┌──

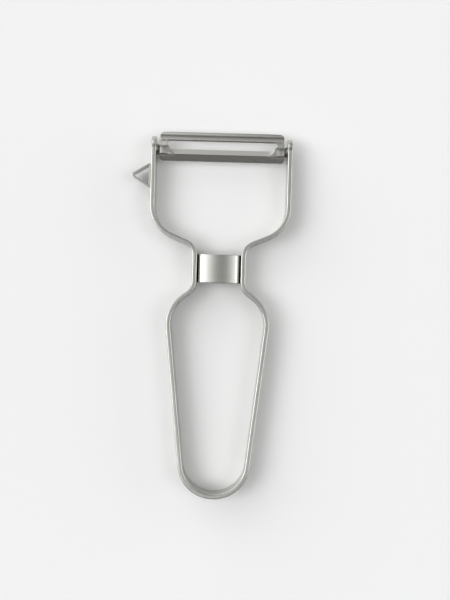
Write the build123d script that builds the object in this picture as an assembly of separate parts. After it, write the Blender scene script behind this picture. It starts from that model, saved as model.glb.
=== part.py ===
from build123d import *
import math
import os

# A vegetable peeler, lying flat with its strip standing on edge.
# X runs across the blade, +Y runs from the handle's butt to the blade, and +Z is up.
# The origin is on the table, under the middle of the strip at the butt.
# Lengths are in millimetres and angles in degrees.

# Strip: one flat bar, bent on edge. Its bends are given on its middle line.
strip_width = 11.0
strip_thickness = 2.0
strip_edge_round = 0.4
butt_radius = 14.3
leg_flare = 6.4
shoulder_radius = 14.5
shoulder_lean = 52.0
neck_entry_radius = 6.4
neck_exit_radius = 5.7
head_lean = 67.0
head_corner_radius = 14.0
pivot_from_butt = 146.3

# Collar: a flattened ring between the two legs of the neck
collar_width = 18.6
collar_length = 11.9
collar_from_butt = 96.1
collar_wall = 0.9
collar_crown = 1.3
collar_corner = 2.8
collar_lip_round = 0.15
collar_below_edge = 0.4
neck_bend_start_inside = 0.5

# Blade: a stamped sheet. Reaches run along Y and rises along Z, both from the pivot's axis.
blade_length = 52.6
blade_thickness = 0.8
guard_reach = 7.35
guard_roll_radius = 3.8
crest_reach = 5.0
crest_rise = 2.4
slot_front_reach = 3.5
roof_rise = 3.0
pad_reach = 1.3
crease_reach = 2.2
heel_reach = 4.9
heel_rise = 1.1
cutting_edge_land = 0.1
guard_corner_round = 2.0
heel_corner_round = 1.5
slot_end_web = 3.0
slot_front_round = 1.2
slot_back_chamfer = 2.0
dome_radius = 10.0
dome_rise = 0.15
dome_set_back = 0.4
dome_from_end = 1.3
dome_skirt = 0.4
ear_radius = 3.6
ear_set_back = 0.6

# Pivots: a stud riveted in each arm, and the ear of the blade that turns on it
arm_gap = 1.5
shank_radius = 1.5
cone_base_radius = 2.8
cone_tip_radius = 1.9
journal_radius = 1.5
journal_flat_offset = 0.8
journal_past_ear = 0.5
ear_land_play = 1.0
swing_limit = 30.0

# Clearances
rivet_fit = 0.01
journal_clearance = 0.05
end_play = 0.15

# Eye remover: a thin strip bent to a closed triangle, flat on the left arm
eye_thickness = 0.8
eye_width = 6.0
eye_base = 11.2
eye_apex = 64.0
eye_below_pivot = 5.7
eye_tip_round = 1.2
eye_root_round = 0.9

# How far a cutting shape runs past what it cuts
overrun = 20.0

mid_height = strip_width / 2
neck_half = (collar_width + strip_thickness) / 2
head_half = blade_length / 2 + arm_gap + strip_thickness / 2
head_outside = head_half + strip_thickness / 2


def heading(lean):
    """The unit step of a run that leans outwards from +Y by an angle, on the right side."""
    return Vector(math.sin(math.radians(lean)), math.cos(math.radians(lean)))


def make_frame_strip():
    """The bent bar: a band about its middle line, with a round nose at the end of each arm."""
    flare = math.radians(leg_flare)
    leg_start = Vector(butt_radius * math.cos(flare), butt_radius * (1 - math.sin(flare)))
    straight_neck = collar_length - 2 * neck_bend_start_inside
    neck_bottom = collar_from_butt - straight_neck / 2
    neck_top = collar_from_butt + straight_neck / 2
    entry_setback = neck_entry_radius * math.tan(math.radians(shoulder_lean / 2))
    exit_setback = neck_exit_radius * math.tan(math.radians(head_lean / 2))
    entry = Vector(neck_half, neck_bottom - entry_setback)
    leaving = Vector(neck_half, neck_top + exit_setback)

    # The leg and the slope above it meet at the shoulder's corner
    leg, slope = heading(leg_flare), heading(-shoulder_lean)
    gap = entry - leg_start
    along_leg = (gap.X * slope.Y - gap.Y * slope.X) / (leg.X * slope.Y - leg.Y * slope.X)
    shoulder = leg_start + leg * along_leg
    head = Vector(head_half, leaving.Y + (head_half - neck_half) / math.tan(math.radians(head_lean)))
    past_nose = Vector(head_half, pivot_from_butt + overrun)

    butt = CenterArc((0, butt_radius), butt_radius, -90, 90 - leg_flare)
    bends = FilletPolyline(
        leg_start, shoulder, entry, leaving, head, past_nose,
        radius=[shoulder_radius, neck_entry_radius, neck_exit_radius, head_corner_radius],
    )
    right = Curve() + [butt, bends]
    closing = Line(past_nose, (-past_nose.X, past_nose.Y))
    inside = make_face(right + mirror(right, Plane.YZ) + closing)
    band = offset(inside, strip_thickness / 2) - offset(inside, -strip_thickness / 2)
    bar = extrude(band, strip_width)

    span = 2 * (head_outside + overrun)
    body = Pos(0, pivot_from_butt, mid_height) * Box(
        span, pivot_from_butt + overrun, strip_width, align=(Align.CENTER, Align.MAX, Align.CENTER)
    )
    nose = Pos(0, pivot_from_butt, mid_height) * Rot(0, 90, 0) * Cylinder(mid_height, span)
    bar = bar & (body + nose)
    rims = bar.edges().filter_by(Axis.Z, reverse=True).filter_by(Axis.X, reverse=True)
    bar = fillet(rims, strip_edge_round)
    hole = Pos(0, pivot_from_butt, mid_height) * Rot(0, 90, 0) * Cylinder(shank_radius + rivet_fit, span)
    return bar - hole


def make_waist_collar():
    """A length of flattened tube with crowned faces, its sides flat against the neck's legs."""
    half_width = collar_width / 2
    crown_height = mid_height - collar_below_edge
    corner_height = crown_height - collar_crown
    upper = ThreePointArc((-half_width, corner_height), (0, crown_height), (half_width, corner_height))
    lower = ThreePointArc((half_width, -corner_height), (0, -crown_height), (-half_width, -corner_height))
    right = Line((half_width, corner_height), (half_width, -corner_height))
    left = Line((-half_width, -corner_height), (-half_width, corner_height))
    outline = make_face(Curve() + [upper, right, lower, left])
    outline = fillet(outline.vertices(), collar_corner)
    section = outline - offset(outline, -collar_wall)
    ring = extrude(section, collar_length / 2, both=True)
    lips = ring.edges().group_by(Axis.Z)[0] + ring.edges().group_by(Axis.Z)[-1]
    ring = fillet(lips, collar_lip_round)
    return Pos(0, collar_from_butt, mid_height) * Rot(90, 0, 0) * ring


def blade_outline(lip_overrun):
    """The blade's section, filled: the rolled guard, the flat roof with the slot, and the heel.
    Both lips run straight on past their edges by a length."""
    roll_centre = Vector(crest_reach, crest_rise - guard_roll_radius)
    lip_side = guard_reach - crest_reach
    slot_side = crest_reach - slot_front_reach
    lip_height = math.sqrt(guard_roll_radius**2 - lip_side**2)
    lip = roll_centre + Vector(lip_side, lip_height)
    guard_edge = roll_centre + Vector(-slot_side, math.sqrt(guard_roll_radius**2 - slot_side**2))
    roof_edge = Vector(pad_reach, roof_rise)
    crease = Vector(-crease_reach, roof_rise)
    heel = Vector(-heel_reach, heel_rise)
    lip_end = lip + Vector(lip_height, -lip_side).normalized() * lip_overrun
    heel_end = heel + (heel - crease).normalized() * lip_overrun
    guard = RadiusArc(lip, guard_edge, -guard_roll_radius)
    rest = Polyline(guard_edge, roof_edge, crease, heel)
    if not lip_overrun:
        return make_face(Curve() + [guard, rest, Line(heel, lip)])
    ends = [Line(lip_end, lip), Line(heel, heel_end), Line(heel_end, lip_end)]
    return make_face(Curve() + [guard, rest] + ends)


def end_dome(radius):
    """The cap of the ball that domes the blade's roof over the right pivot, with its skirt."""
    end = blade_length / 2
    top = roof_rise + dome_rise
    ball = Pos(end - dome_from_end, -dome_set_back, top - dome_radius) * Sphere(radius)
    room = Pos(end, -crease_reach, roof_rise - dome_radius + radius - dome_skirt) * Box(
        dome_radius, crease_reach + pad_reach, dome_skirt + dome_radius,
        align=(Align.MAX, Align.MIN, Align.MIN),
    )
    return ball & room


def make_swivel_blade():
    """A pressed channel with a slot along its roof, closed at both ends by a pierced ear."""
    half_length = blade_length / 2
    filled = blade_outline(0)
    walls = filled - offset(blade_outline(overrun), -blade_thickness)

    # Grinding thins the cutting bar from its crease down to the edge along the slot
    edge_rise = roof_rise - blade_thickness + cutting_edge_land
    ground = make_face(Polyline((-crease_reach, roof_rise), (0, edge_rise), (0, roof_rise), close=True))
    slot_half = half_length - slot_end_web
    channel = extrude(Plane.YZ * walls, half_length, both=True)
    outer_dome = end_dome(dome_radius)
    inner_dome = end_dome(dome_radius - blade_thickness)
    channel += outer_dome + mirror(outer_dome, Plane.YZ)
    channel -= inner_dome + mirror(inner_dome, Plane.YZ)
    channel -= extrude(Plane.YZ * ground, slot_half - slot_back_chamfer, both=True)

    slot = make_face(Polyline(
        (-slot_half, slot_front_reach),
        (slot_half, slot_front_reach),
        (slot_half, slot_back_chamfer),
        (slot_half - slot_back_chamfer, 0),
        (slot_back_chamfer - slot_half, 0),
        (-slot_half, slot_back_chamfer),
        close=True,
    ))
    slot = fillet(slot.vertices().group_by(Axis.Y)[-1], slot_front_round)
    channel -= Pos(0, 0, -strip_width) * extrude(slot, 2 * strip_width)

    ear_face = Plane.YZ * (filled + Pos(-ear_set_back, 0) * Circle(ear_radius))
    ear = Pos(half_length, 0, 0) * extrude(ear_face, -blade_thickness)
    blade = channel + ear + mirror(ear, Plane.YZ)

    plan = Rectangle(blade_length, guard_reach + heel_reach)
    plan = Pos(0, (guard_reach - heel_reach) / 2) * plan
    plan = fillet(plan.vertices().group_by(Axis.Y)[-1], guard_corner_round)
    plan = fillet(plan.vertices().group_by(Axis.Y)[0], heel_corner_round)
    blade &= Pos(0, 0, -strip_width) * extrude(plan, 2 * strip_width)
    blade -= Plane.YZ * extrude(ear_opening(), blade_length, both=True)
    return Pos(0, pivot_from_butt, mid_height) * blade


def ear_opening():
    """The bow-tie hole of an ear: a round hole with a land each side that stops the journal's flat."""
    opening = Circle(journal_radius + journal_clearance)
    stop = math.radians(swing_limit + ear_land_play)
    tip = journal_flat_offset / math.cos(stop)
    reach = 2 * journal_radius
    land = make_face(Polyline(
        (tip, 0),
        (tip + reach * math.sin(stop), reach * math.cos(stop)),
        (tip + reach * math.sin(stop), -reach * math.cos(stop)),
        close=True,
    ))
    return opening - land - mirror(land, Plane.YZ)


def make_pivot_stud(side):
    """A stud from the arm's outer face inwards: shank, cone shoulder and flat-sided journal."""
    upright = (Align.CENTER, Align.CENTER, Align.MIN)
    cone_length = arm_gap - end_play
    journal_length = end_play + blade_thickness + journal_past_ear
    shank = Cylinder(shank_radius, strip_thickness, align=upright)
    cone = Cone(cone_base_radius, cone_tip_radius, cone_length, align=upright)
    journal = Cylinder(journal_radius, journal_length, align=upright)
    journal &= Box(2 * journal_flat_offset, 2 * journal_radius, journal_length, align=upright)
    stud = shank + Pos(0, 0, strip_thickness) * cone
    stud += Pos(0, 0, strip_thickness + cone_length) * journal
    seat = Plane((side * head_outside, pivot_from_butt, mid_height), x_dir=(0, 1, 0), z_dir=(-side, 0, 0))
    return seat * stud


def make_eye_remover():
    """A thin strip bent to a triangle, its base flat on the left arm's outer face."""
    base_top = pivot_from_butt - eye_below_pivot
    half_base = eye_base / 2
    triangle = make_face(Polyline(
        (-head_outside, base_top),
        (-head_outside - half_base / math.tan(math.radians(eye_apex / 2)), base_top - half_base),
        (-head_outside, base_top - eye_base),
        close=True,
    ))
    triangle = fillet(triangle.vertices().group_by(Axis.X)[0], eye_tip_round)
    triangle = fillet(triangle.vertices().group_by(Axis.X)[-1], eye_root_round)
    band = triangle - offset(triangle, -eye_thickness)
    return Pos(0, 0, mid_height) * extrude(band, eye_width / 2, both=True)


nodes = {
    "frame_strip": make_frame_strip(),
    "waist_collar": make_waist_collar(),
    "swivel_blade": make_swivel_blade(),
    "pivot_stud_left": make_pivot_stud(-1),
    "pivot_stud_right": make_pivot_stud(1),
    "eye_remover": make_eye_remover(),
}

os.makedirs("parts", exist_ok=True)
for name, solid in nodes.items():
    export_step(solid, f"parts/{name}.step")
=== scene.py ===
import math

import bmesh
import bpy
import numpy as np
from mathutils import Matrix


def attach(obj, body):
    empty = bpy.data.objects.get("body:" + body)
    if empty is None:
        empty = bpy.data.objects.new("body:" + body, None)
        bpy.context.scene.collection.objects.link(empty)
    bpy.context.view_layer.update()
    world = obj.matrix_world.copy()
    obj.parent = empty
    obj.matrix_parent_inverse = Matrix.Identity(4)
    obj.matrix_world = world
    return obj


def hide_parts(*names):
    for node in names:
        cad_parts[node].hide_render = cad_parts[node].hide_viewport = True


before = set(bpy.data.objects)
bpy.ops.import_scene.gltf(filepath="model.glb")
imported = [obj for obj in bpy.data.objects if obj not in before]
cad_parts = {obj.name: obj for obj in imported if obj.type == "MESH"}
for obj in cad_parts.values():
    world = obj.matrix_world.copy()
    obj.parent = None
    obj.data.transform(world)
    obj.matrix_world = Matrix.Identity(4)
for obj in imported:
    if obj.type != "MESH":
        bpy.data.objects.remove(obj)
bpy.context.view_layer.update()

# Frame strip: one flat bar of stainless steel on edge, bent cold into the handle's loop, the waist
# and the fork. Its edges are rolled round, its arms end in half-round noses with a hole for the
# stud, and it is brushed along its length.
mm = 0.001
strip_width = 11.0 * mm
strip_thickness = 2.0 * mm
strip_edge_round = 0.4 * mm
butt_radius = 14.3 * mm
leg_flare = math.radians(6.4)
shoulder_radius = 14.5 * mm
shoulder_lean = math.radians(52.0)
neck_entry_radius = 6.4 * mm
neck_exit_radius = 5.7 * mm
head_lean = math.radians(67.0)
head_corner_radius = 14.0 * mm
pivot_from_butt = 146.3 * mm
collar_width = 18.6 * mm
collar_length = 11.9 * mm
collar_from_butt = 96.1 * mm
neck_bend_start_inside = 0.5 * mm
blade_length = 52.6 * mm
arm_gap = 1.5 * mm
stud_hole_radius = 1.51 * mm
strip_step = 0.4 * mm
nose_fan_steps = 30
round_steps = 6
kept_decimals = 9
joining_distance = 0.001 * mm
sharp_angle = math.radians(32)
strip_tint = (0.5, 0.5, 0.47)
strip_sheen = 0.25
strip_coarseness = 1.7
# Colour of the painted shade that darkens the collar's crevices.
crevice_shade_tint = (0.02, 0.018, 0.016, 1.0)
brush_lines = (14 * mm, 0.09 * mm, 3.0)
brush_bands = (40 * mm, 0.5 * mm, 7.0)
brush_depth = 0.009 * mm
streak_grain = {"Scale": 1.0, "Detail": 3.0, "Roughness": 0.6}
cloud_grain = {"Scale": 60.0, "Detail": 2.0}
line_share = 0.5
band_share = 0.35
cloud_share = 0.15
darkest_share = 0.8
lightest_share = 1.2
sheen_middle = 0.06
band_sheen = 0.08
cloud_sheen = 0.06

mid_height = strip_width / 2
neck_half = (collar_width + strip_thickness) / 2
head_half = blade_length / 2 + arm_gap + strip_thickness / 2
head_outside = head_half + strip_thickness / 2
quarter_turn = math.pi / 2


def bend(radius, turn):
    """A bend as a move: its length and its turn."""
    return radius * abs(turn), turn


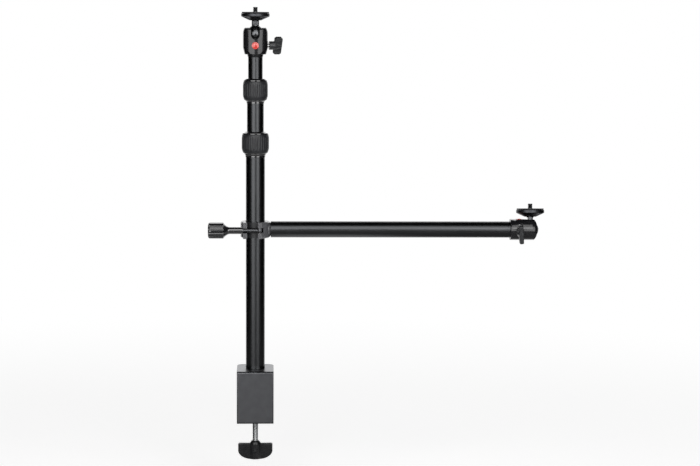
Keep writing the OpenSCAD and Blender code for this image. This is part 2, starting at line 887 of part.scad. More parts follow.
module fixed_jaw() {
    half_h = collar_h / 2;
    half_k = knuckle_h / 2;
    color("#303032")
    translate([0, 0, arm_h])
    difference() {
        union() {
            difference() {
                collar_ring();
                translate([-big - split_x + split_gap / 2, -big, -big]) cube([big, 2 * big, 2 * big]);
                translate([-big + right_ear_x, -big, -big]) cube([big, big, 2 * big]);
                knuckle_room(-half_k - knuckle_clear, half_k + knuckle_clear);
            }
            ear(right_ear_x);
            rotate([0, 90, 0]) cylinder(h = boss_x - boss_edge_len, r = boss_r);
            translate([boss_x - boss_edge_len - fit_gap, 0, 0]) rotate([0, 90, 0])
                cylinder(h = boss_edge_len + fit_gap, r1 = boss_r, r2 = boss_r - boss_edge);
            knuckle(half_k, half_h, knuckle_r);
            knuckle(-half_h, -half_k, knuckle_r);
        }
        jaw_bore();
        at_hinge() translate([0, 0, -big / 2]) cylinder(h = big, r = hinge_pin_r + fit_gap);
        // Slot and pin hole of the swing bolt
        translate([swing_x - big, -big - swing_y + swing_bolt_r + face_gap, -ear_slot_h / 2])
            cube([big + swing_eye_r + face_gap, big, ear_slot_h]);
        translate([swing_x, -swing_y, -ear_slot_h / 2])
            cylinder(h = ear_slot_h, r = swing_eye_r + face_gap);
        translate([swing_x, -swing_y, -collar_h])
            cylinder(h = 2 * collar_h, r = swing_pin_r + fit_gap);
        // Hole and flat seat of the arm bolt
        rotate([0, 90, 0]) cylinder(h = big, r = arm_bolt_r + fit_gap);
        rotate([0, 90, 0])
            cylinder(h = arm_bolt_head_x + arm_bolt_head_h, r = arm_bolt_head_r + face_gap);
    }
}

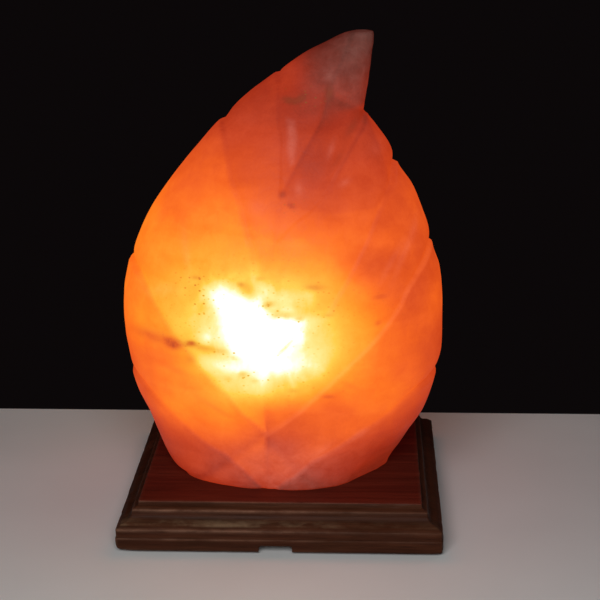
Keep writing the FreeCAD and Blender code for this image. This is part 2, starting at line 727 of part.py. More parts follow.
keep(revolve("bulb_glass", [
    (5.6, 16.65), (6.3, 16.65), (6.3, 21.0), (9.65, 27.0, 7.05, -1), (13.0, 33.0, 7.05, 1), (13.0, 44.0),
    (0.0, 57.0, 13.0, 1), (0.0, 56.3), (12.3, 44.0, 12.3, -1), (12.3, 33.3), (8.95, 27.3, 7.05, -1),
    (5.6, 21.3, 7.05, 1)], bx, 0, bz))

keep(revolve("bulb_stem", [
    (0.0, 30.5), (2.2, 30.5), (2.2, 22.2), (4.8, 16.4), (5.5, 16.4), (5.5, 17.1), (2.9, 22.5), (2.9, 32.0),
    (2.3, 34.0), (0.0, 34.0)], bx, 0, bz))


def wire(points, radius):
    """Round wire along straight runs joined by small tangent arcs."""
    pts = [V(*p) for p in points]
    edges, at = [], pts[0]
    for i in range(1, len(pts) - 1):
        a, b, c = pts[i - 1], pts[i], pts[i + 1]
        u = (a - b).normalize()
        w = (c - b).normalize()
        turn = math.pi - u.getAngle(w)
        cut_back = min(0.8, 0.45 * min((a - b).Length, (c - b).Length))
        s, e = b + u * cut_back, b + w * cut_back
        r = cut_back / math.tan(turn / 2)
        mid_dir = (u + w).normalize()
        mid = b + mid_dir * (math.hypot(r, cut_back) - r)
        edges.append(Part.LineSegment(at, s).toShape())
        edges.append(Part.Arc(s, mid, e).toShape())
        at = e
    edges.append(Part.LineSegment(at, pts[-1]).toShape())
    spine = Part.Wire(edges)
    start = pts[1] - pts[0]
    profile = Part.Wire([Part.Circle(pts[0], start, radius).toShape()])
    return spine.makePipeShell([profile], True, True)


def wires(label, runs, radius, x, y, z):
    """Fine wires of the bulb's mount, each bent along its own run."""
    f = doc.addObject("Part::Feature", label)
    f.Label = label
    f.Shape = Part.makeCompound([wire(r, radius) for r in runs])
    place(f, x, y, z)
    return keep(f)


wires("bulb_lead_wires", [
    [(1.2, 0, 34.02), (1.2, 0, 35.6), (6.2, 0, 39.6), (6.6, 0, 41.2)],
    [(-1.2, 0, 34.02), (-1.2, 0, 35.6), (-6.2, 0, 39.6), (-6.6, 0, 41.2)],
    [(0, 0, 1.3), (0, 0, 30.4)],
    [(1.3, 0, 30.4), (1.3, 0, 12.0), (4.6, 0, 8.4)],
], 0.28, bx, 0, bz)
wires("bulb_support_wires", [
    [(0, 0.9, 34.02), (0, 0.9, 38.0), (0, 2.4, 42.2)],
    [(0, -0.9, 34.02), (0, -0.9, 38.0), (0, -2.4, 42.2)],
], 0.16, bx, 0, bz)

# the coiled filament's envelope: one arc from lead to lead
f = doc.addObject("Part::Feature", "bulb_filament")
f.Label = "bulb_filament"
fa, fb, fm = V(-6.2, 0, 41.4), V(6.2, 0, 41.4), V(0, 0, 43.4)
arc = Part.Arc(fa, fm, fb)
tangent = arc.tangent(arc.FirstParameter)[0]
ring_wire = Part.Wire([Part.Circle(fa, tangent, 0.32).toShape()])
f.Shape = Part.Wire([arc.toShape()]).makePipeShell([ring_wire], True, True)
place(f, bx, 0, bz)
keep(f)

# ---------------------------------------------------------------- checks and export
doc.recompute()
bad = []
for o in doc.Objects:
    if "Invalid" in o.State or "Error" in o.State:
        bad.append("%s state %s" % (o.Label, o.State))
names = set()
for o in SUBPARTS:
    s = o.Shape
    if s.isNull() or not s.isValid() or not s.Solids:
        bad.append("%s shape null, not valid or with no solid" % o.Label)
        continue
    if o.Label in names:
        bad.append("%s is used twice" % o.Label)
    names.add(o.Label)
    b = s.BoundBox
    print("%-20s solids %d  vol %10.1f mm3  x %.2f..%.2f y %.2f..%.2f z %.2f..%.2f" % (
        o.Label, len(s.Solids), s.Volume, b.XMin, b.XMax, b.YMin, b.YMax, b.ZMin, b.ZMax))
if bad:
    raise RuntimeError("; ".join(bad))

os.makedirs("parts", exist_ok=True)
for o in SUBPARTS:
    o.Shape.exportStep(os.path.join("parts", o.Label + ".step"))
print("wrote", len(SUBPARTS), "sub-parts")
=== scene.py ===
import json
import math

import bpy
import numpy as np
from mathutils import Matrix, Vector


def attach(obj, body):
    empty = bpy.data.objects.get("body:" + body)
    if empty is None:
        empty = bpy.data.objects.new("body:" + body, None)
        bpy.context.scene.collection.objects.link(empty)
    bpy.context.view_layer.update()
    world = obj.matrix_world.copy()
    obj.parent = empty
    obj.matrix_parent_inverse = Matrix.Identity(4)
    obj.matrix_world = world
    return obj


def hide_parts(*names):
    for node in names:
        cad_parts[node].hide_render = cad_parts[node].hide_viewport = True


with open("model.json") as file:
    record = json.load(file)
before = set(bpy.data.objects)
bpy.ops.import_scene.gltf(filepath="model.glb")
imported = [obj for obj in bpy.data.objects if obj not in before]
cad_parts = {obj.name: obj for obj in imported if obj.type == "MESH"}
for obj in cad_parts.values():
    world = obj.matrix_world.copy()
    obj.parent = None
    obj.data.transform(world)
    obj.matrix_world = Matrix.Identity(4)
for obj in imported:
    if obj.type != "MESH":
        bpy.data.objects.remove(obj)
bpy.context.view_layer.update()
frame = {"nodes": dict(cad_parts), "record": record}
MM = 0.001
scene = bpy.context.scene

# ------------------------------------------------------------------ camera
YAW, PITCH, ROLL = math.radians(-2.33025), math.radians(16.05210), math.radians(-0.25095)
cam_data = bpy.data.cameras.new("view_camera")
cam_data.sensor_fit = "HORIZONTAL"
cam_data.sensor_width = 36.0
cam_data.lens = 1670.625 / 600 * 36.0
cam_data.clip_start, cam_data.clip_end = 0.01, 20.0
cam = bpy.data.objects.new("view_camera", cam_data)
scene.collection.objects.link(cam)
fwd = Vector((math.sin(YAW) * math.cos(PITCH), math.cos(YAW) * math.cos(PITCH), -math.sin(PITCH)))
right = Vector((math.cos(YAW), -math.sin(YAW), 0.0))
up = right.cross(fwd)
r2 = math.cos(ROLL) * right + math.sin(ROLL) * up
u2 = -math.sin(ROLL) * right + math.cos(ROLL) * up
turn = Matrix((r2, u2, -fwd)).transposed().to_4x4()
cam.matrix_world = Matrix.Translation((0.039897, -0.798448, 0.332801)) @ turn
scene.camera = cam

# ------------------------------------------------------------------ node helpers


def new_material(name):
    m = bpy.data.materials.new(name)
    m.use_nodes = True
    nt = m.node_tree
    return m, nt, nt.nodes["Principled BSDF"]


def put(nt, socket, value):
    """Links an output to a socket, or sets the socket's own value."""
    if isinstance(value, bpy.types.NodeSocket):
        nt.links.new(value, socket)
    else:
        socket.default_value = value


def node(nt, kind, inputs=None, **props):
    n = nt.nodes.new(kind)
    for k, v in props.items():
        setattr(n, k, v)
    for k, v in (inputs or {}).items():
        put(nt, n.inputs[k], v)
    return n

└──

**Stated exercise:** Above are some lines. Repeat exactly, and only, those from the line that has "Keep writing the FreeCAD" through the line that has "(2.3, 34.0), (0.0, 34.0)], bx, 0, bz))".

**Output of the task:**
Keep writing the FreeCAD and Blender code for this image. This is part 2, starting at line 727 of part.py. More parts follow.
keep(revolve("bulb_glass", [
    (5.6, 16.65), (6.3, 16.65), (6.3, 21.0), (9.65, 27.0, 7.05, -1), (13.0, 33.0, 7.05, 1), (13.0, 44.0),
    (0.0, 57.0, 13.0, 1), (0.0, 56.3), (12.3, 44.0, 12.3, -1), (12.3, 33.3), (8.95, 27.3, 7.05, -1),
    (5.6, 21.3, 7.05, 1)], bx, 0, bz))

keep(revolve("bulb_stem", [
    (0.0, 30.5), (2.2, 30.5), (2.2, 22.2), (4.8, 16.4), (5.5, 16.4), (5.5, 17.1), (2.9, 22.5), (2.9, 32.0),
    (2.3, 34.0), (0.0, 34.0)], bx, 0, bz))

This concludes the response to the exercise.